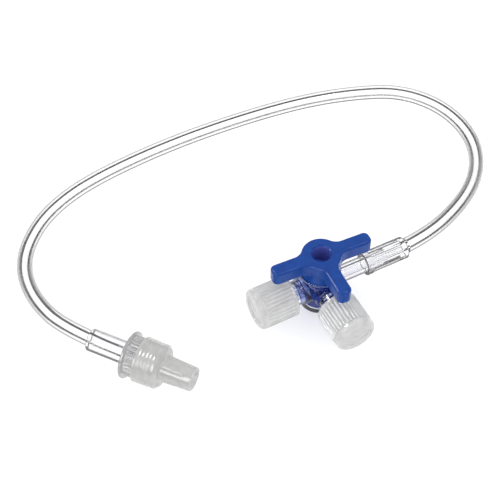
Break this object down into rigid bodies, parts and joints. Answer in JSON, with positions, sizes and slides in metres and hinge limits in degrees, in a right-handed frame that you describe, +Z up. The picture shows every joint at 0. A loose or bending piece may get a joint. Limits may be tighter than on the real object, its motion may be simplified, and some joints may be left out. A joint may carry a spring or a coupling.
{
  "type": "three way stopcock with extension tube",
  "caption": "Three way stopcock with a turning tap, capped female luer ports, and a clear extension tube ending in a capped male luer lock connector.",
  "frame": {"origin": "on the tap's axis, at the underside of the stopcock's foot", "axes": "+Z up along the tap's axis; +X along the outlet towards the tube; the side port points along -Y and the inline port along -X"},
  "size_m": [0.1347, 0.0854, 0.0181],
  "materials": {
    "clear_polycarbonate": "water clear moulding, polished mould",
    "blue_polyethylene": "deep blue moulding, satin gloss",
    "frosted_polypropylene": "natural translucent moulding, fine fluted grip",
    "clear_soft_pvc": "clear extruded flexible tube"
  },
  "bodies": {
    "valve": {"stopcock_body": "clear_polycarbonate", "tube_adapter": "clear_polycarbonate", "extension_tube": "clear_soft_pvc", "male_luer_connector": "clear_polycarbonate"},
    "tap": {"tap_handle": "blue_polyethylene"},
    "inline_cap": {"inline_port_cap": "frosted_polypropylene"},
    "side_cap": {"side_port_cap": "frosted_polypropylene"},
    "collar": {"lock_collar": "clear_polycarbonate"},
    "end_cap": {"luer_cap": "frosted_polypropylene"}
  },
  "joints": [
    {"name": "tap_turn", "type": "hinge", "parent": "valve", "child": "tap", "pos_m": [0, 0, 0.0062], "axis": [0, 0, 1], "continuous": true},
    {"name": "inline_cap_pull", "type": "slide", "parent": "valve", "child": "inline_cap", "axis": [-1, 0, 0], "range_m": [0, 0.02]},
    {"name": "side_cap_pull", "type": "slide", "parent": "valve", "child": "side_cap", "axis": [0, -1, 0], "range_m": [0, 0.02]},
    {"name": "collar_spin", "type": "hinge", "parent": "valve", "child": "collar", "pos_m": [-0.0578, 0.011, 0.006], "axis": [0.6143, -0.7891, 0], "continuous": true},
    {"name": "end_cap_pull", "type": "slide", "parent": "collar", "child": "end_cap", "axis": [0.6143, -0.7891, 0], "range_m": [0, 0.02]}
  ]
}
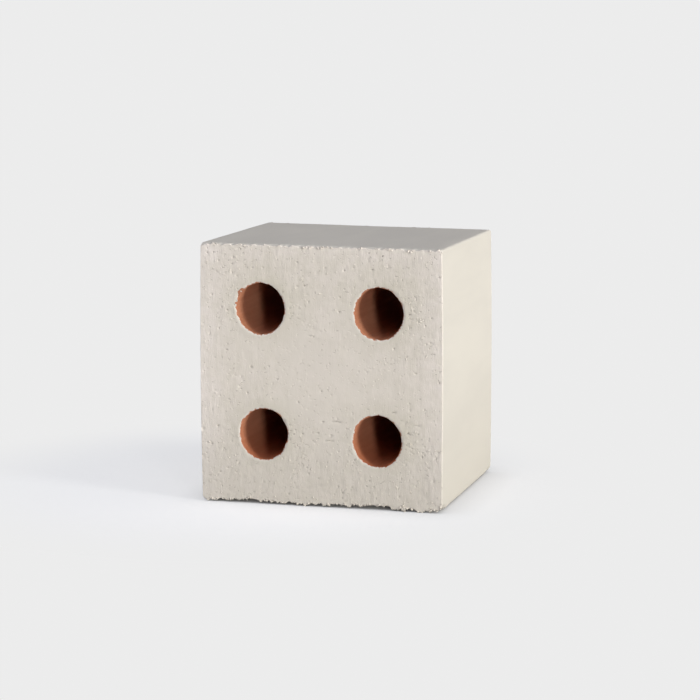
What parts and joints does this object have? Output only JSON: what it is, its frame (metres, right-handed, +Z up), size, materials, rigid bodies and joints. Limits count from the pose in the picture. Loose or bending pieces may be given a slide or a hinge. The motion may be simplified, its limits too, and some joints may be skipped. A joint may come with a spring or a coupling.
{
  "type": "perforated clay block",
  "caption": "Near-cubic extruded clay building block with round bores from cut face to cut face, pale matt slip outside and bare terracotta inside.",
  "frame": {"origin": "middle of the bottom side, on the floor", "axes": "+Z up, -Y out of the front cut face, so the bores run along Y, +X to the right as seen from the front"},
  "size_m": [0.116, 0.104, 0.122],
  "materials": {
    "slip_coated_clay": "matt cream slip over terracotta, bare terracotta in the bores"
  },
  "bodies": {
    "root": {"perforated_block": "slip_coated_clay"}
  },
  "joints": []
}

•••••

→ **SET PROBLEM**: Your task is to quote the listing above word for word.

→ **RESULT OF THE EXERCISE**:
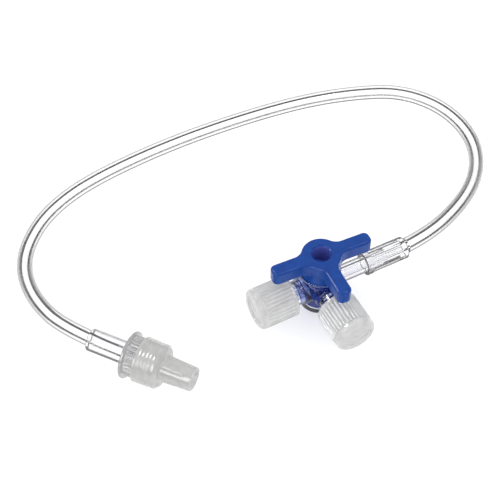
Break this object down into rigid bodies, parts and joints. Answer in JSON, with positions, sizes and slides in metres and hinge limits in degrees, in a right-handed frame that you describe, +Z up. The picture shows every joint at 0. A loose or bending piece may get a joint. Limits may be tighter than on the real object, its motion may be simplified, and some joints may be left out. A joint may carry a spring or a coupling.
{
  "type": "three way stopcock with extension tube",
  "caption": "Three way stopcock with a turning tap, capped female luer ports, and a clear extension tube ending in a capped male luer lock connector.",
  "frame": {"origin": "on the tap's axis, at the underside of the stopcock's foot", "axes": "+Z up along the tap's axis; +X along the outlet towards the tube; the side port points along -Y and the inline port along -X"},
  "size_m": [0.1347, 0.0854, 0.0181],
  "materials": {
    "clear_polycarbonate": "water clear moulding, polished mould",
    "blue_polyethylene": "deep blue moulding, satin gloss",
    "frosted_polypropylene": "natural translucent moulding, fine fluted grip",
    "clear_soft_pvc": "clear extruded flexible tube"
  },
  "bodies": {
    "valve": {"stopcock_body": "clear_polycarbonate", "tube_adapter": "clear_polycarbonate", "extension_tube": "clear_soft_pvc", "male_luer_connector": "clear_polycarbonate"},
    "tap": {"tap_handle": "blue_polyethylene"},
    "inline_cap": {"inline_port_cap": "frosted_polypropylene"},
    "side_cap": {"side_port_cap": "frosted_polypropylene"},
    "collar": {"lock_collar": "clear_polycarbonate"},
    "end_cap": {"luer_cap": "frosted_polypropylene"}
  },
  "joints": [
    {"name": "tap_turn", "type": "hinge", "parent": "valve", "child": "tap", "pos_m": [0, 0, 0.0062], "axis": [0, 0, 1], "continuous": true},
    {"name": "inline_cap_pull", "type": "slide", "parent": "valve", "child": "inline_cap", "axis": [-1, 0, 0], "range_m": [0, 0.02]},
    {"name": "side_cap_pull", "type": "slide", "parent": "valve", "child": "side_cap", "axis": [0, -1, 0], "range_m": [0, 0.02]},
    {"name": "collar_spin", "type": "hinge", "parent": "valve", "child": "collar", "pos_m": [-0.0578, 0.011, 0.006], "axis": [0.6143, -0.7891, 0], "continuous": true},
    {"name": "end_cap_pull", "type": "slide", "parent": "collar", "child": "end_cap", "axis": [0.6143, -0.7891, 0], "range_m": [0, 0.02]}
  ]
}
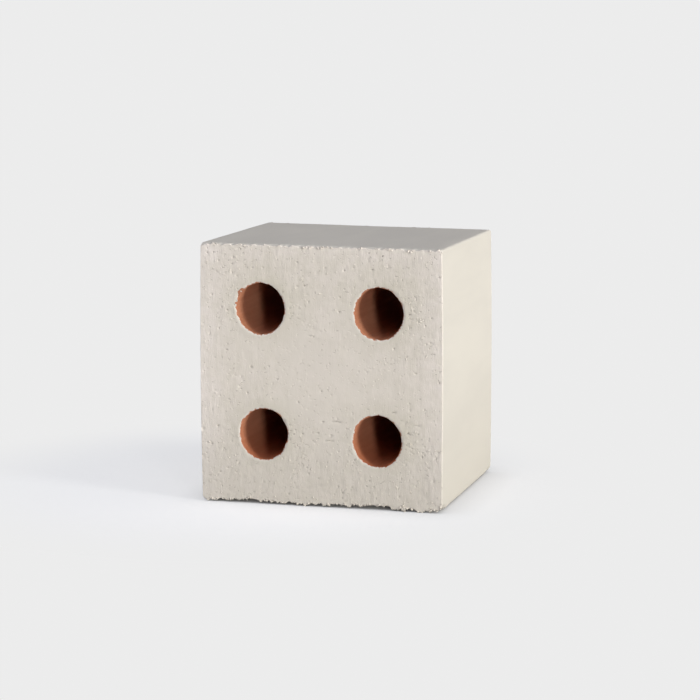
What parts and joints does this object have? Output only JSON: what it is, its frame (metres, right-handed, +Z up), size, materials, rigid bodies and joints. Limits count from the pose in the picture. Loose or bending pieces may be given a slide or a hinge. The motion may be simplified, its limits too, and some joints may be skipped. A joint may come with a spring or a coupling.
{
  "type": "perforated clay block",
  "caption": "Near-cubic extruded clay building block with round bores from cut face to cut face, pale matt slip outside and bare terracotta inside.",
  "frame": {"origin": "middle of the bottom side, on the floor", "axes": "+Z up, -Y out of the front cut face, so the bores run along Y, +X to the right as seen from the front"},
  "size_m": [0.116, 0.104, 0.122],
  "materials": {
    "slip_coated_clay": "matt cream slip over terracotta, bare terracotta in the bores"
  },
  "bodies": {
    "root": {"perforated_block": "slip_coated_clay"}
  },
  "joints": []
}